In 1834 he was appointed schoolmaster of the Parochial School at Ednam, Roxburghshire. He received a Degree as Fellow of the Educational Institute of Scotland in 1848.

The 1841 Scottish Census has him residing at the Ednam Schoolhouse as a Teacher, with his wife Wilhelmina.

The 1851 Scottish Census has him as a Widower residing at the Ednam Schoolhouse, his occupation as Parochial Schoolmaster, and birthplace as Carnwath, Lanark. Also in his household is Henrietta Nicol, his niece (by marriage), daughter of Wilhelmina's sister Mary Wilkie and her husband James S. Nicol, Schoolmaster at Yarrow, Selkirkshire.

In 1851 he married Mary Waddell, eldest daughter of James Waddell and Christina McDonald of Oban, Scotland. The 1861 Scottish Census has him as married to Mary, still residing at the Ednam Schoolhouse, his occupation as Parish Schoolmaster, and birthplace as Biggar, Larnark (which is some 8 miles from Carnwath).

He and Mary Waddell had 8 children, 7 of whom were born at Ednam (being John Gibson Smith born 15 Oct 1852; Christina Macdonald Smith born 2 May 1854; Mary Ann Smith born 7 Feb 1856; Jane Graham Smith born 6 Sep 1857; James Waddell Smith born 23 Jun 1859; David Macrae Smith born 1 Dec 1861; and William Crighton Smith born 2 Jan 1864). A further daughter, Margaret Jamieson Smith, was born in New Zealand on 11 Dec 1866.

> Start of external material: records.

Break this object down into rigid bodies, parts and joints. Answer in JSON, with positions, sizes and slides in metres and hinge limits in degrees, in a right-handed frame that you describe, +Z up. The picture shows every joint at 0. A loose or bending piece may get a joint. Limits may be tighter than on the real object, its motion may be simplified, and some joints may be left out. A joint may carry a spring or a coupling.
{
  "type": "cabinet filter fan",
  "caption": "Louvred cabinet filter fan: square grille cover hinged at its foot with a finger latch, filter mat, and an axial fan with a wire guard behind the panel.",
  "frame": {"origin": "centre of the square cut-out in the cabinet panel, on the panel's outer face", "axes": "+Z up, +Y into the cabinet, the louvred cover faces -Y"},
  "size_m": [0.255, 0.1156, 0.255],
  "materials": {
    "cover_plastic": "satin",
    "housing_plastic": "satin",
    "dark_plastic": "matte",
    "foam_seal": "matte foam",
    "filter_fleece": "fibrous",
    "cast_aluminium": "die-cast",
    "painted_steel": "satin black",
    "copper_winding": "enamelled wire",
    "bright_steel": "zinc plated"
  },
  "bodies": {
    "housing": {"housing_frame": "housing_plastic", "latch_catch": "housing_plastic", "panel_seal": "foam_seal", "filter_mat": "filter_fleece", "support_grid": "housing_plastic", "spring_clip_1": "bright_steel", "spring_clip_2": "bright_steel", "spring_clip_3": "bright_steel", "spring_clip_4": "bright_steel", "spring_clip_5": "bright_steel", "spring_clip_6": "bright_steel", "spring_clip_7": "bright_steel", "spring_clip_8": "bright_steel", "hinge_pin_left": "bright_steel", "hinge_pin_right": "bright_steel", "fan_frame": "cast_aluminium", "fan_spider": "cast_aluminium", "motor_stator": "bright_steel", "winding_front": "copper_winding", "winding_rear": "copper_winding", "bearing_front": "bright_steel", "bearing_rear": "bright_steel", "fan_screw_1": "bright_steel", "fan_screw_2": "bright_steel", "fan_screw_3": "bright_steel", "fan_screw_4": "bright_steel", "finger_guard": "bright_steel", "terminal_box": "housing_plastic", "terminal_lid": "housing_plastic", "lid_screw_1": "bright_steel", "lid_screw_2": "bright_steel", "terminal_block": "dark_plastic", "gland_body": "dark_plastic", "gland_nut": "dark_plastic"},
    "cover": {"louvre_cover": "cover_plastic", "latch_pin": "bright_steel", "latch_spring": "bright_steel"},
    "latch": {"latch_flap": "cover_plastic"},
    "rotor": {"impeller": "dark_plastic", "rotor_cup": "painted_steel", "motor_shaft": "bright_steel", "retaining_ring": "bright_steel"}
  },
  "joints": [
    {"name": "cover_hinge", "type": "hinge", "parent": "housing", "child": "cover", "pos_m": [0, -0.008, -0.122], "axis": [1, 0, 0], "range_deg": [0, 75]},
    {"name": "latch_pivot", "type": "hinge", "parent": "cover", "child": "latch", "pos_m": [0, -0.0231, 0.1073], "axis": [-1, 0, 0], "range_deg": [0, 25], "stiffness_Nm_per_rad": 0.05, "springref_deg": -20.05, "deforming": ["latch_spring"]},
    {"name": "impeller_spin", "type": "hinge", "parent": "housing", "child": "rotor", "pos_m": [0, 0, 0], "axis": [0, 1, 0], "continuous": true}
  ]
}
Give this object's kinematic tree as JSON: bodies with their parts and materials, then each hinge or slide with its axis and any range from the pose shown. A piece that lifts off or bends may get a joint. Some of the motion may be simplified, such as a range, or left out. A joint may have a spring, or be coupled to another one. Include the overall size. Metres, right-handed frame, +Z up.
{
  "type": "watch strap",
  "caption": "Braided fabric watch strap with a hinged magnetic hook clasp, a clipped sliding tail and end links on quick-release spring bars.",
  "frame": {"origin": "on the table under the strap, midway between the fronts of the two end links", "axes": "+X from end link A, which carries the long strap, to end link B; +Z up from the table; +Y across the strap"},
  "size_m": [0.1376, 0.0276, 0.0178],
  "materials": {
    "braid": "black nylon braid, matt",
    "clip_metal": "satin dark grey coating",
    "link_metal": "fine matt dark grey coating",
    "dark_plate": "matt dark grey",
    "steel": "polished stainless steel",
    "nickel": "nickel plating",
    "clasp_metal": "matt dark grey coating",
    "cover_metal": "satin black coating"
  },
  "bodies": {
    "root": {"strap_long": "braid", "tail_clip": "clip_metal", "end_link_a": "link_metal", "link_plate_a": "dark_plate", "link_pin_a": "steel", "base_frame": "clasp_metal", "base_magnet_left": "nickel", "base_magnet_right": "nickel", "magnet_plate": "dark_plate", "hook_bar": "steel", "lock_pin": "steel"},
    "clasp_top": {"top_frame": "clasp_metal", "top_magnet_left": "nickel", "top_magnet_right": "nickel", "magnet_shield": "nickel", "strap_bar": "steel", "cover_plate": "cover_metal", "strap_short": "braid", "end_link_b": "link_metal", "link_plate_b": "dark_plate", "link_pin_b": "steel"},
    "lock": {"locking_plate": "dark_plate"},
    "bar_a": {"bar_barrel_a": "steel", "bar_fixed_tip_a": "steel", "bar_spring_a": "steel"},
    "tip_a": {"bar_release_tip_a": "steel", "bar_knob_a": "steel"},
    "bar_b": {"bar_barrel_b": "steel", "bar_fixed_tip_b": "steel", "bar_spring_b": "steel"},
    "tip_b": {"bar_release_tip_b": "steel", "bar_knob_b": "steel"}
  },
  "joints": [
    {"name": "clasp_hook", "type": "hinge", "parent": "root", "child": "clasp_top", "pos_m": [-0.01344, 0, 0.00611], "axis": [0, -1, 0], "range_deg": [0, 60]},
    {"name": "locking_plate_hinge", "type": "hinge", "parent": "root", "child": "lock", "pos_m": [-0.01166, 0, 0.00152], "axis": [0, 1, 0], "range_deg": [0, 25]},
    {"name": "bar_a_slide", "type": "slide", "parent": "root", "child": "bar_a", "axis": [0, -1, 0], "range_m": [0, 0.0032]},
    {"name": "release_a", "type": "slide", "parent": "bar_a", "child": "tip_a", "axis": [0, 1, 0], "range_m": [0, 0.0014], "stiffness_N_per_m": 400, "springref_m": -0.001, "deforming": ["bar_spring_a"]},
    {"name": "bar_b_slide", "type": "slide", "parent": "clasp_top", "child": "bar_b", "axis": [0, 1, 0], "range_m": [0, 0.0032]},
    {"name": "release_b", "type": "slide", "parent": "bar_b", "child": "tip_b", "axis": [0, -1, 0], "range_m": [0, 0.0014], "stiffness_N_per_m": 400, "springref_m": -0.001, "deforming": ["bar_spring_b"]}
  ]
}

He published a work on the manners, customs and amusements of the Scottish Border.

In 1862 he self-published a 240-page book of poetry entitled The Old Churchyard, The Twa Mice and Miscellaneous Poems and Songs in an edition of 1000.

He resigned his post at Ednam school in 1864 and emigrated with his family to New Zealand aboard the ship "Sevilla" which left Glasgow on 21 May 1864 and arrived at Bluff, Southland, New Zealand on 4 September 1864. He was Chairman of a Passengers' Committee that rendered a Testimonial to the Sevilla's Captain. His name is not on the passenger list published by the Southland Times newspaper, although that List appears to only cover "Assisted" Immigrants.

On 28 September 1864, a few weeks after his arrival in New Zealand, he wrote a letter to the Superintendent of the Province of Southland pleading for assistance in finding employment, claiming that "he landed at the Harbour of the Bluff per the Ship Sevilla on the Fourth day of September at which place he expected that, according to promise, he would be renumerated for his services as Chaplain during the voyage, and that certain papers would be delivered to him giving him temporary employment as Land Surveyor – and also the right to draw a sum of money entrusted on the Sixteenth of May last to the Rev. James Smith Minister of Kelso to be transmitted by him through the agency of Messrs Patrick Henderson and Co. of Glasgow. The nonfulfilment of all of these promises has caused very serious inconvenience to him, in so far as it has caused him to be deprived of the means of providing for the requirements of his family on landing, and of expected employment wherewith to maintain them for some time after arriving in the Colony."

He was Master of the Caledonian School at Invercargill, Southland, New Zealand from about 1868 to about 1870.

He later became schoolmaster at Longbush School, Southland, New Zealand.
He regularly contributed poetry to local newspapers such as The Southland Times and Otago Witness.

In June 1878 he was appointed the first Secretary and Treasurer of the Southland Education Board.

He died on 18 March 1891 aged 76 and is buried at Eastern Cemetery, Invercargill, with his wife Mary who died in 1901 aged 75.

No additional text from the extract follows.